Kendrick Lamar & SZA - "All The Stars"
In honor of Black History Month all the posts for this month will feature artists of color.
Now Regardless of whether or not his genre of music is your "thing" you can not deny the fact that his album “DAMN” is genius. It's the first non classical or jazz album to ever win the Pulitzer Prize. That is how staggering this work of incredible artistry is. Listen to it just once, and tell me you don't feel the same way.
I can not profess to have been a huge Kendrick Lamar fan, I knew his music through his collaboration with other artists, but this heartbreaking look into what self-reflection can be, is earth shaking.
Lamar has been branded as the "new king of hip hop" numerous times. Forbes said, on Lamar's placement as hip hop's "king", "Kendrick Lamar may or may not be the greatest rapper alive right now. He is certainly in the very short lists of artists in the conversation." Lamar frequently refers to himself as the "greatest rapper alive" and once called himself "The King of New York."
On the topic of his music genre, Lamar has said: "You really can't categorize my music, it's human music." Lamar's projects are usually concept albums. Critics found Good Kid, M.A.A.D City heavily influenced by West Coast hip hop and 90s gangsta rap. His third studio album, To Pimp a Butterfly, incorporates elements of funk, jazz, soul and spoken word poetry.
Called a "radio-friendly but overtly political rapper" by Pitchfork, Lamar has been a branded "master of storytelling" and his lyrics have been described as "katana-blade sharp" and his flow limber and dexterous. Lamar's writing usually includes references to racism, black empowerment and social injustice, being compared to a State of Union address by The Guardian. His writing has also been called "confessional" and controversial. The New York Times has called Lamar's musical style anti-flamboyant, interior and complex and labelled him as a technical rapper.
He speaks words of truth that often go unheard, but he speaks them nonetheless. He is a master of his trade, and he refuses to accept someone else's views as his own without inspecting them first. If this is what the future of Hip-Hop sounds like, count me in.
She's got that untouchably cool aesthetic that not only raises her up, but also makes her feel immediately familiar. Her sound is relaxed and yet still driving, and so while her music is always in control it's the kind of sound that can turn promptly into a wild ride.

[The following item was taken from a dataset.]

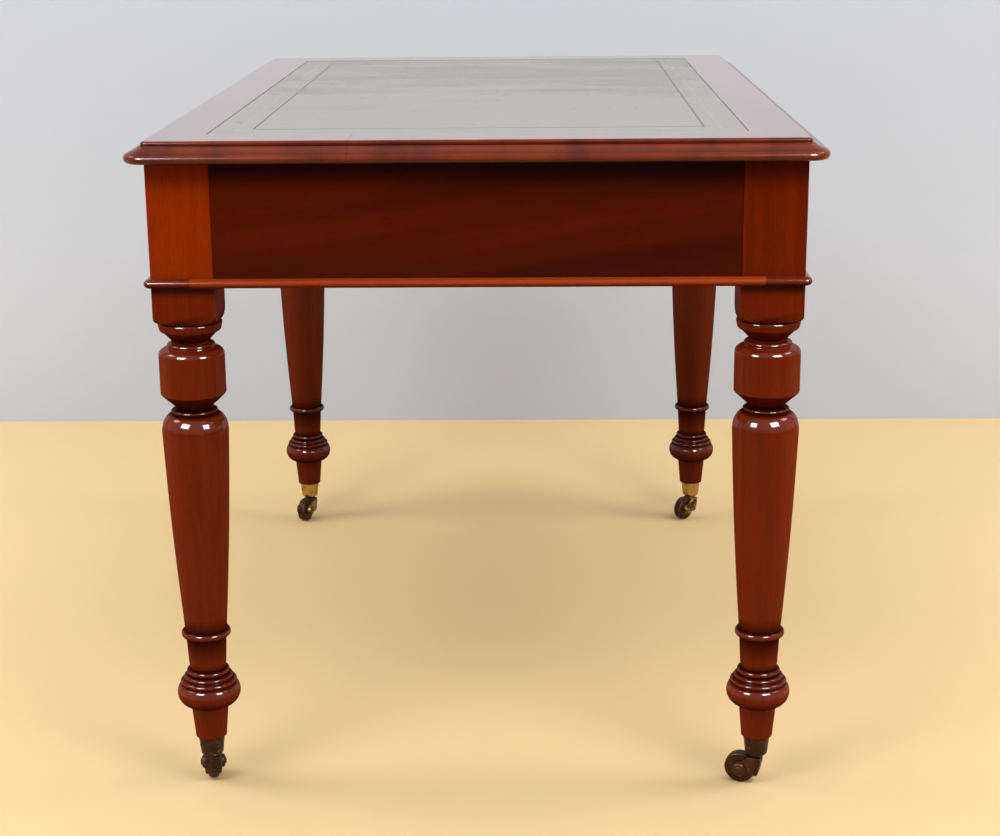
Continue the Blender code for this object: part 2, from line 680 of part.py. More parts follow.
def strip(name, low_y, high_y, low_z, high_z):
    """A plain strip from the back rail to the front rails."""
    box(name, (BACK_FACE + GAP, low_y, low_z), (FRONT_RAIL_FACE - GAP, high_y, high_z), "carcass_pine", eased=0)


def carcass():
    """Runners under the drawer sides, guides beside them, and a kicker over the middle."""
    runner_base = OPENING_BASE - RUNNER_HEIGHT
    guide_top = OPENING_BASE + GUIDE_RISE
    for end, along in ENDS.items():
        bearing = sorted((along * (INNER_Y - GAP), along * (INNER_Y - RUNNER_WIDTH)))
        strip("runner_" + end, *bearing, runner_base, OPENING_BASE)
        low_y, high_y = sorted((along * (END_FACE - GAP), along * INNER_Y))
        box("guide_" + end, (GAP - INNER_X, low_y, runner_base), (INNER_X - GAP, high_y, guide_top),
            "carcass_pine", eased=0)
    half = MUNTIN_WIDTH / 2
    strip("runner_centre", -half - RUNNER_WIDTH, half + RUNNER_WIDTH, runner_base, OPENING_BASE)
    strip("guide_centre", -half, half, OPENING_BASE + GAP, guide_top)
    strip("kicker_centre", -half - KICKER_WIDTH, half + KICKER_WIDTH, OPENING_TOP, FRAME_TOP)


def drawer_stops():
    """Blocks on the bottom rail that the backs of the drawer fronts come up against."""
    face = HALF_WIDTH - DRAWER_FRONT_THICKNESS
    base = OPENING_BASE + GAP
    for end, along in ENDS.items():
        middle = sum(drawer_span(along)) / 2
        box("drawer_stop_" + end, (face - STOP_SIZE.x, middle - STOP_SIZE.y / 2, base),
            (face, middle + STOP_SIZE.y / 2, base + STOP_SIZE.z), "drawer_oak", eased=0)


# Drawers


def drawer_span(along):
    """The Y range of one drawer's opening, less its clearance."""
    low, high = sorted((along * MUNTIN_WIDTH / 2, along * INNER_Y))
    return low + DRAWER_SIDE_CLEARANCE, high - DRAWER_SIDE_CLEARANCE


def tail_heights(base, top):
    pitch = (top - base) / TAIL_COUNT
    return [base + pitch / 2 + pitch * index for index in range(TAIL_COUNT)]


def side_outline(back, shoulder, base, top):
    """A drawer side seen square on: a plain back end, and dovetails at the front end."""
    tip = shoulder + TAIL_LENGTH
    points = [(back, base), (shoulder, base)]
    for height in tail_heights(base, top):
        narrow = TAIL_WIDTH / 2 - TAIL_FLARE
        wide = TAIL_WIDTH / 2
        points += [(shoulder, height - narrow), (tip, height - wide)]
        points += [(tip, height + wide), (shoulder, height + narrow)]
    points += [(shoulder, top), (back, top)]
    return points


def tail_sockets(name, shoulder, base, top, low_y, high_y):
    """Prisms a little larger than the tails, to cut their sockets in the drawer front."""
    form = bmesh.new()
    tip = shoulder + TAIL_LENGTH + GAP
    root = shoulder - OVERRUN
    lost = TAIL_FLARE * (OVERRUN + TAIL_LENGTH) / TAIL_LENGTH
    for height in tail_heights(base, top):
        wide = TAIL_WIDTH / 2 + GAP
        narrow = wide - lost
        outline = [(root, height - narrow), (root, height + narrow), (tip, height + wide), (tip, height - wide)]
        end = [form.verts.new((x, low_y, z)) for x, z in outline]
        face = form.faces.new(end)
        made = bmesh.ops.extrude_face_region(form, geom=[face])["geom"]
        rim = [part for part in made if isinstance(part, bmesh.types.BMVert)]
        bmesh.ops.translate(form, verts=rim, vec=(0, high_y - low_y, 0))
    bmesh.ops.recalc_face_normals(form, faces=form.faces)
    return guide(name, finish_mesh(name, form))


def knob_pattern():
    """A turned knob along X: a shank in the drawer front, a neck, and a domed face."""
    swell = KNOB_PROJECTION - KNOB_NECK_LENGTH
    rim = swell / 3
    profile = [(0, KNOB_PROJECTION)]
    profile += arc((0, KNOB_PROJECTION - rim), (KNOB_RADIUS, rim), 60, 0, 2)
    cheek = (KNOB_RADIUS - KNOB_NECK_RADIUS, swell - rim)
    profile += arc((KNOB_NECK_RADIUS, KNOB_PROJECTION - rim), cheek, -30, -90, 2)
    profile.append((KNOB_NECK_RADIUS, GAP))
    profile += [(KNOB_SHANK_RADIUS, GAP), (KNOB_SHANK_RADIUS, -KNOB_SHANK_LENGTH), (0, -KNOB_SHANK_LENGTH)]
    mesh = applied(turned("knob pattern", profile, KNOB_STEPS))
    mesh.transform(Matrix.Rotation(math.radians(90), 4, "Y"))
    return mesh


def drawer(number, along, knob):
    prefix = "drawer_" + str(number) + "_"
    low_y, high_y = drawer_span(along)
    base = OPENING_BASE + GAP
    top = OPENING_TOP - DRAWER_HEAD_CLEARANCE
    shoulder = HALF_WIDTH - DRAWER_FRONT_THICKNESS
    back_end = HALF_WIDTH - DRAWER_LENGTH
    face_base = OPENING_BASE + DRAWER_FACE_CLEARANCE
    bottom_low = base + DRAWER_BOTTOM_RISE
    bottom_high = bottom_low + DRAWER_BOTTOM_THICKNESS
    bottom_front = shoulder + GROOVE_DEPTH
    grooves = guide("grooves " + prefix, boxes_mesh("grooves", [(
        (back_end - OVERRUN, low_y + DRAWER_SIDE_THICKNESS - GROOVE_DEPTH, bottom_low),
        (bottom_front, high_y - DRAWER_SIDE_THICKNESS + GROOVE_DEPTH, bottom_high))]))
    back_low = back_end + DRAWER_BACK_INSET
    housing = guide("housing " + prefix, boxes_mesh("housing", [(
        (back_low, low_y + DRAWER_SIDE_THICKNESS - GROOVE_DEPTH, bottom_high),
        (back_low + DRAWER_BACK_THICKNESS, high_y - DRAWER_SIDE_THICKNESS + GROOVE_DEPTH, top + OVERRUN))]))
    front = place(prefix + "front", boxes_mesh(prefix + "front", [(
        (shoulder + GAP, low_y, face_base), (HALF_WIDTH, high_y, top))]), "polished_mahogany")
    combine(front, "DIFFERENCE", grooves)
    spans = {"near": (low_y, low_y + DRAWER_SIDE_THICKNESS), "far": (high_y - DRAWER_SIDE_THICKNESS, high_y)}
    for end, (inner, outer) in spans.items():
        board = plate(prefix + "side", side_outline(back_end, shoulder, base, top), DRAWER_SIDE_THICKNESS)
        side = place(prefix + "side_" + end, board, "drawer_oak", (0, (inner + outer) / 2, 0))
        combine(side, "DIFFERENCE", grooves)
        combine(side, "DIFFERENCE", housing)
        reach = {"near": (inner - OVERRUN, outer + GAP), "far": (inner - GAP, outer + OVERRUN)}[end]
        combine(front, "DIFFERENCE", tail_sockets("sockets " + prefix + end, shoulder, base, top, *reach))
    inset = DRAWER_SIDE_THICKNESS - GROOVE_DEPTH + GAP
    box(prefix + "bottom", (back_end + GAP, low_y + inset, bottom_low + GAP),
        (bottom_front - GAP, high_y - inset, bottom_high - GAP), "drawer_oak", eased=0)
    box(prefix + "back", (back_low + GAP, low_y + inset, bottom_high + GAP),
        (back_low + DRAWER_BACK_THICKNESS - GAP, high_y - inset, top - DRAWER_BACK_DROP), "drawer_oak", eased=0)
    middle = (face_base + top) / 2
    for end, share in (("near", KNOB_PLACE_SHARE), ("far", 1 - KNOB_PLACE_SHARE)):
        spot = (HALF_WIDTH, low_y + (high_y - low_y) * share, middle)
        place(prefix + "knob_" + end, knob, "turned_mahogany", spot)
        bore = cylinder_mesh(KNOB_SHANK_RADIUS + GAP, -KNOB_SHANK_LENGTH - GAP, OVERRUN, KNOB_STEPS, "X")
        combine(front, "DIFFERENCE", guide("knob bore " + end, bore, spot))


# Castors


def socket_mesh():
    """A brass cup over the leg's spigot, with a bore below for the swivel."""
    rim_top = ANKLE_BASE - GAP
    cup = SPIGOT_RADIUS + GAP
    floor = ANKLE_BASE - SPIGOT_LENGTH - GAP
    bore = SWIVEL_RADIUS + GAP
    swell = SOCKET_BASE + SOCKET_CUP_HEIGHT
    foot = (SOCKET_BASE_RADIUS - SOCKET_FOOT_RADIUS, SOCKET_CUP_HEIGHT)
    profile = [(SOCKET_TOP_RADIUS, rim_top)] + arc((SOCKET_FOOT_RADIUS, swell), foot, 0, -90, 3)
    profile += [(bore, SOCKET_BASE), (bore, floor), (cup, floor), (cup, rim_top)]
    return applied(turned("socket pattern", profile, SOCKET_STEPS, closed=True))


def fork_outline():
    """The fork seen from the side: forward is +X, and the wheel trails towards -X."""
    top = SOCKET_BASE - GAP - FORK_NECK_HEIGHT / 2
    drop = top - FORK_HORN_BASE
    points = [(-FORK_NECK_RADIUS, top)]
    points += [(FORK_HORN_REACH * reach, top - drop * down) for reach, down in FORK_HORN_SHARES]
    lobe = BOSS_RADIUS - BOSS_STEP
    points += arc((-TRAIL, WHEEL_RADIUS), (lobe, lobe), -80, -280, 5)
    return points


def fork_mesh():
    """Two cheeks with bosses for the axle, joined in front of the wheel under a neck and its pin."""
    axle_place = (-TRAIL, 0, WHEEL_RADIUS)
    neck_top = SOCKET_BASE - GAP
    neck_low = neck_top - FORK_NECK_HEIGHT
    pin_low = neck_top - FORK_NECK_HEIGHT / 2
    pin_top = ANKLE_BASE - SPIGOT_LENGTH - GAP - SWIVEL_TOP_CLEARANCE
    room = WHEEL_THICKNESS / 2 + WHEEL_SIDE_CLEARANCE
    tread = WHEEL_RADIUS + WHEEL_TREAD_CLEARANCE
    boss = cylinder_mesh(BOSS_RADIUS, -BOSS_WIDTH / 2, BOSS_WIDTH / 2, FORK_STEPS, "Y")
    neck = cylinder_mesh(FORK_NECK_RADIUS, neck_low, neck_top, FORK_STEPS)
    pin = cylinder_mesh(SWIVEL_RADIUS, pin_low, pin_top, FORK_STEPS)
    well = cylinder_mesh(tread, -room, room, WHEEL_STEPS, "Y")
    hole = cylinder_mesh(AXLE_RADIUS + GAP, -BOSS_WIDTH, BOSS_WIDTH, AXLE_STEPS, "Y")
    fork = guide("fork body", plate("fork body", fork_outline(), FORK_WIDTH))
    combine(fork, "UNION", guide("fork boss", boss, axle_place))
    combine(fork, "UNION", guide("fork neck", neck))
    combine(fork, "UNION", guide("swivel pin", pin))
    combine(fork, "DIFFERENCE", guide("wheel well", well, axle_place))
    combine(fork, "DIFFERENCE", guide("axle hole", hole, axle_place))
    return applied(fork)


def wheel_mesh():
    half = WHEEL_THICKNESS / 2
    tread = WHEEL_RADIUS - WHEEL_EDGE
    bore = AXLE_RADIUS + GAP
    profile = [(bore, half)]
    profile += arc((tread, half - WHEEL_EDGE), (WHEEL_EDGE, WHEEL_EDGE), 90, 0, 2)
    profile += arc((tread, WHEEL_EDGE - half), (WHEEL_EDGE, WHEEL_EDGE), 0, -90, 2)
    profile.append((bore, -half))
    mesh = applied(turned("wheel pattern", profile, WHEEL_STEPS, closed=True))
    mesh.transform(Matrix.Rotation(math.radians(90), 4, "X"))
    return mesh


def axle_mesh():
    """A plain pin with a riveted head at each end."""
    face = BOSS_WIDTH / 2 + GAP
    tip = face + AXLE_HEAD_HEIGHT
    half = [(0, tip), (AXLE_HEAD_CROWN_RADIUS, tip), (AXLE_HEAD_RADIUS, face), (AXLE_RADIUS, face)]
    profile = half + [(radius, -height) for radius, height in reversed(half)]
    mesh = applied(turned("axle pattern", profile, AXLE_STEPS))
    mesh.transform(Matrix.Rotation(math.radians(90), 4, "X"))
    return mesh


def castors():
    socket, fork, wheel, axle = socket_mesh(), fork_mesh(), wheel_mesh(), axle_mesh()
    for end, along in ENDS.items():
        for side, across in SIDES.items():
            name = end + "_" + side
            foot = Vector((across * LEG_X, along * LEG_Y, 0))
            trail = math.radians(TRAIL_ANGLES[name])
            turn = trail + math.radians(180)
            hub = foot + Vector((TRAIL * math.cos(trail), TRAIL * math.sin(trail), WHEEL_RADIUS))
            place("castor_socket_" + name, socket, "aged_brass", foot)
            place("castor_fork_" + name, fork, "aged_brass", foot, turn)
            place("castor_wheel_" + name, wheel, "wheel_brass", hub, turn)
            place("castor_axle_" + name, axle, "aged_brass", hub, turn)


def build_table():
    top_boards()
    legs_made = legs()
    end_rail("near", legs_made)
    end_rail("far", legs_made)
    back_rail(legs_made)
    front_frame(legs_made)
    bead()
    carcass()
    drawer_stops()
    knob = knob_pattern()
    drawer(1, ENDS["near"], knob)
    drawer(2, ENDS["far"], knob)
    castors()


build_table()
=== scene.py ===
"""A writing table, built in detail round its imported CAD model.

Moulded mahogany top with a leather panel, turned legs, a beaded frieze, two drawers and socket castors.
Metres, +Z up, the origin on the floor under the middle of the table. +X points out of the drawer side.
"""
import math

import bmesh
import bpy
from mathutils import Matrix, Vector


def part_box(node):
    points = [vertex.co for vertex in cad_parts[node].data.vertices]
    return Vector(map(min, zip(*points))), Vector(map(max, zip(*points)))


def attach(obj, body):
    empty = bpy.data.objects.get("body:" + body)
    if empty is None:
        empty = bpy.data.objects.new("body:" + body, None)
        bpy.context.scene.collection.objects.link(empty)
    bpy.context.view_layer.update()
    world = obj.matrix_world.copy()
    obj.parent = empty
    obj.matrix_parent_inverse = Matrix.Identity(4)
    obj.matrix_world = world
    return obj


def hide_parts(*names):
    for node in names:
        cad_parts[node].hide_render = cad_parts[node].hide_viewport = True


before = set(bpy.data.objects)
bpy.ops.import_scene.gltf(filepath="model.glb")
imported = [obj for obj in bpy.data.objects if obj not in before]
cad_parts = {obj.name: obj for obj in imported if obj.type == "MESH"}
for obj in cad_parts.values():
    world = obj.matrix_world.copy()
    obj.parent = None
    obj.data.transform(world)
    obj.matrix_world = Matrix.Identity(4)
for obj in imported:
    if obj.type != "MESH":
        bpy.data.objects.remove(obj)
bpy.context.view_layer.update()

bl_info = {
    "name": "Writing table",
    "version": (1, 0, 0),
    "blender": (4, 5, 0),
    "location": "View3D > Sidebar > Writing table",
    "description": "Builds a mahogany writing table with turned legs, drawers and castors",
    "category": "Object",
}

# Fits and meshing
GAP = 0.0003
WELD = 0.00002
OVERRUN = 0.004
SHARP_ANGLE = math.radians(32)
QUARTER = math.radians(90)
SIDES = {"left": -1, "right": 1}
ENDS = {"near": -1, "far": 1}
CORNERS = {end + "_" + side: (SIDES[side], ENDS[end]) for end in ENDS for side in SIDES}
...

As I listened to her music yesterday, noming on tacos and reveling in my purchase from the vintage shop next door, I thought to myself that this was a perfect bubble of moment. It was lovely little locket of time to tuck away and hold on to for always. SZA's music was an integral part of it.
SZA describes her vocals as having a "rasp" which she initially tried to "tenderise". Her vocal style has been described as taking on the "lilt" of a jazz singer. According to Marissa G. Muller of Rolling Stone magazine, Rowe's vocals alternate between a "vapory husk and a sky-high falsetto." Jordan Sargent of Pitchfork magazine labelled Rowe's vocals as being "chillwave" and "ethereal."
SZA musical style is described as "alt R&B". SZA songs are built over "layers of sliced, delayed, and reversed vocals" and contains "twists and mutates".[ Reggie Ugwu from Billboard finds her musical style to feature an "agnostic utopia dripping with mood", that straddles the "line between minimalist R&B, '80s synth pop and soul". Rowe's music is predominately PBR&B and neo-soul, but has been noted for taking influences from a broad variety of genres including soul, hip hop, minimalist R&B, cloud rap, ethereal R&B, witch house and chillwave elements. Michael Madden described SZA's musical genre as being "agnosticism corresponds", noting that her work is not just one style of music and is versatile, noting the musical style is not just "R&B, pop, soul, or one thing at all."
SZA began writing songs due to being "passionate" about writing and enjoyed poetry, when writing lyrics SZA "freestyles" them in order to express whatever comes to her "mind", noting that it does not always make sense to herself. Thematically, SZA work contains "unravelling lyrics", that touch upon themes of sexuality, nostalgia, and abandonment. According to Michael Madden from Consequence of Sound, SZA lyrical is sometimes "purposefully general" and sometimes "an ambitious but quick reference", which Madden compared to the rapper Angel Haze and her debut album Dirty Gold.
This collaboration for the iconic, instantly classic, and pivotal movie in cinema for black actors, Black Panther, is at once epic and gritty. Is a story in a song filled with majesty and yet still walking through the weeds. It a gorgeous piece of songwriting and perfectly encapsulates the at soaring victory of the Black Panther Movie and yet the struggle for it to earn its rightful respect with industry leaders.
So today with the dirt in my shoes and the stars in my eyes, I choose Kendrick Lamar & SZA’s "All The Stars" as my, break open your body, let the light leak out, find the strength to go on when there is no strength left, song for a, look to your ancestors, the trail of diamonds in the sky, find the magic in their presence Friday.